Victoria County chief deputy sworn in (video)
Sept. 16, 2013 at 4:16 a.m.
Updated Sept. 17, 2013 at 4:17 a.m.
Victoria County Sheriff T. Michael O'Connor carefully pinned a badge on a man he hopes will continue his office's success.
Rope outlines the five points of a star on the badge to pay homage to the region's history, O'Connor said.
"We're not all cowboys, but we do cowboy up and go after the bad guys," O'Connor said.
O'Connor swore in Jeffrey L. Wendling as his new chief deputy Monday and simultaneously breathed a sigh of relief.
"It's been a very long and, I'd say, treacherous 10 months," O'Connor said.
Previous chief deputy Terry Simons died of a heart attack Nov. 7.
But O'Connor believes Wendling is a good fit. He not only has 44 years of law enforcement experience but also specializes in counter drug and counterintelligence.

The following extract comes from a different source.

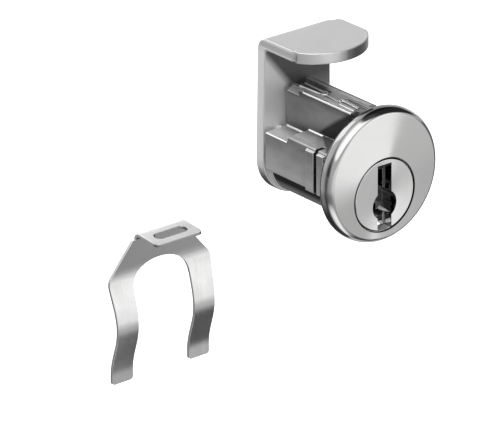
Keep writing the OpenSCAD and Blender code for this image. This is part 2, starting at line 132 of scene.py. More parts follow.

"I've already started working out so I can be one or two steps ahead of him," O'Connor said of how the two men will race to the door to respond to emergencies.

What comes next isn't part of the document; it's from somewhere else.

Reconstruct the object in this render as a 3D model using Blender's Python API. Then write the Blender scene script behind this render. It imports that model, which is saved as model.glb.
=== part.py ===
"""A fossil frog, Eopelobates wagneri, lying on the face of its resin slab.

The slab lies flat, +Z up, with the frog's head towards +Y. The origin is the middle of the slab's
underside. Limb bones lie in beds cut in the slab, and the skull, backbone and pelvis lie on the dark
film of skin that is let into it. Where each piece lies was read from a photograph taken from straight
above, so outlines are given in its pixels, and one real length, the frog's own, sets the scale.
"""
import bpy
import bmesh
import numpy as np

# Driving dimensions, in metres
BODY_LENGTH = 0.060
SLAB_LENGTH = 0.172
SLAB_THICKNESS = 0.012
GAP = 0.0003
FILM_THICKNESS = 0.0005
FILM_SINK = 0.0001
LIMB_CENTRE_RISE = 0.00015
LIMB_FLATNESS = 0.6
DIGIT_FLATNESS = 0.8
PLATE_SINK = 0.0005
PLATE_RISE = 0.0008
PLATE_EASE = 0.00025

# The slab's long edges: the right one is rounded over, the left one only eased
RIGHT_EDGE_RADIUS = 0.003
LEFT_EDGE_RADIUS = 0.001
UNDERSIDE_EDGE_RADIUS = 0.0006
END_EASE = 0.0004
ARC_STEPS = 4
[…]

Wendling, 65, is already reviewing organizational charts and advocating for salary increases for sergeants, lieutenants, captains, chief deputy and sheriff.

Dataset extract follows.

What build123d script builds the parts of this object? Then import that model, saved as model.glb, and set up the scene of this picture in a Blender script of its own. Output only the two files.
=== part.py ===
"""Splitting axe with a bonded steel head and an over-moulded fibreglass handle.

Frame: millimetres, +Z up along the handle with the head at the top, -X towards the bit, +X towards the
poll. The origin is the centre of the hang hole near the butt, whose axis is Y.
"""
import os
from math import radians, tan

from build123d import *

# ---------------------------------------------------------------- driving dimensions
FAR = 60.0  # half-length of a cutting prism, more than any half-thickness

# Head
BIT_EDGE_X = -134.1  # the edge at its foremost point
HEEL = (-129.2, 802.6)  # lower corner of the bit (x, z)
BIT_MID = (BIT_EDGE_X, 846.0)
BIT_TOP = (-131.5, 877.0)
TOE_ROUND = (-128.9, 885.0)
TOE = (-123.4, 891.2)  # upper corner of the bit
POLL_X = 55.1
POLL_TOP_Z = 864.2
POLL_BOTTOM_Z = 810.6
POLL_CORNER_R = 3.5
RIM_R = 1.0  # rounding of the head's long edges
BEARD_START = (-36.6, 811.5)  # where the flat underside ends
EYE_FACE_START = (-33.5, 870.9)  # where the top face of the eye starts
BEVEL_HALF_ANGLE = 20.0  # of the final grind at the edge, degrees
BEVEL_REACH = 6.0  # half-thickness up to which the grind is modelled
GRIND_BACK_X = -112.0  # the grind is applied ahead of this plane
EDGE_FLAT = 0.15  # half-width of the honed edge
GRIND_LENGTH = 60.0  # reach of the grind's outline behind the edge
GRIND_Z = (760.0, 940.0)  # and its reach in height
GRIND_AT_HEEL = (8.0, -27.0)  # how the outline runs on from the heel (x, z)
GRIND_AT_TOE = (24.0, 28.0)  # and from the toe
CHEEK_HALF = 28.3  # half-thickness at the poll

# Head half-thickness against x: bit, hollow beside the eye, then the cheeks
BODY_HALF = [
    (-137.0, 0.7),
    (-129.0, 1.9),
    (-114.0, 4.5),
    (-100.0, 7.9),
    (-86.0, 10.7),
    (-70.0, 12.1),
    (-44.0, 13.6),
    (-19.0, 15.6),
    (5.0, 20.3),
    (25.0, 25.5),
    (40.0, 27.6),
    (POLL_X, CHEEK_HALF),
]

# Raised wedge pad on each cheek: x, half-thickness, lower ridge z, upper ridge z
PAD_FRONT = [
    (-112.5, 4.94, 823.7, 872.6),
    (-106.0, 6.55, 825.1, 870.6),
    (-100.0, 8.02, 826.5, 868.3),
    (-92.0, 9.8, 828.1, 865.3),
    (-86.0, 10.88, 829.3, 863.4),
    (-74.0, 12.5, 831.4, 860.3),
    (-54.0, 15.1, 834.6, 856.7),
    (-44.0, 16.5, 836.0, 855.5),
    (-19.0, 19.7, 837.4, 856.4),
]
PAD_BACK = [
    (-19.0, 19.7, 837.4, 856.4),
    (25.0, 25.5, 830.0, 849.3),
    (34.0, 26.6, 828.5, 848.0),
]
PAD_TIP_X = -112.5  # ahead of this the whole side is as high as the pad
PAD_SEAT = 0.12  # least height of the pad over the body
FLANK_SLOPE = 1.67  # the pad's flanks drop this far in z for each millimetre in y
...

While the sheriff office's starting salaries for deputies are on par with the police department, its higher positions earn anywhere from $15,000 to $25,000 less than they would at the police department, he said.
That's because deputies are not paid extra for earning higher degrees or certifications, which is a common practice. The extra pay will help the office recruit and retain talented deputies, Wendling said.
"We need to tell the people of Victoria County just how important we are to their lives, to their quality of life," Wendling said. "Sometimes, we may seem like just part of the landscape until they need us."
He thought the commissioners understood that and was thankful for what the court already approved for the sheriff's office in this year's budget.
The sheriff is paid $83,224, and the chief deputy is paid $72,260, according to the 2014 county budget.
Wendling also wants to ensure the office has enough deputies to answer every call in the office's about 850-square-mile service area. While he admires O'Connor's efforts to combat cybercrime, cybercrimes will likely be placed under the special crimes unit's umbrella as Wendling ascertains what resources are available.
"O'Connor's got a global view and thinks outside of the box. That's what it's all about," Wendling said. "There is nothing broken here."
Wendling is a native of Dallas and is married to Freya M. Halili, of San Juan, Batangas Province, Philippines. The Wendlings have one son, Michael, a 38-year-old information technology director for a multinational pharmaceutical company.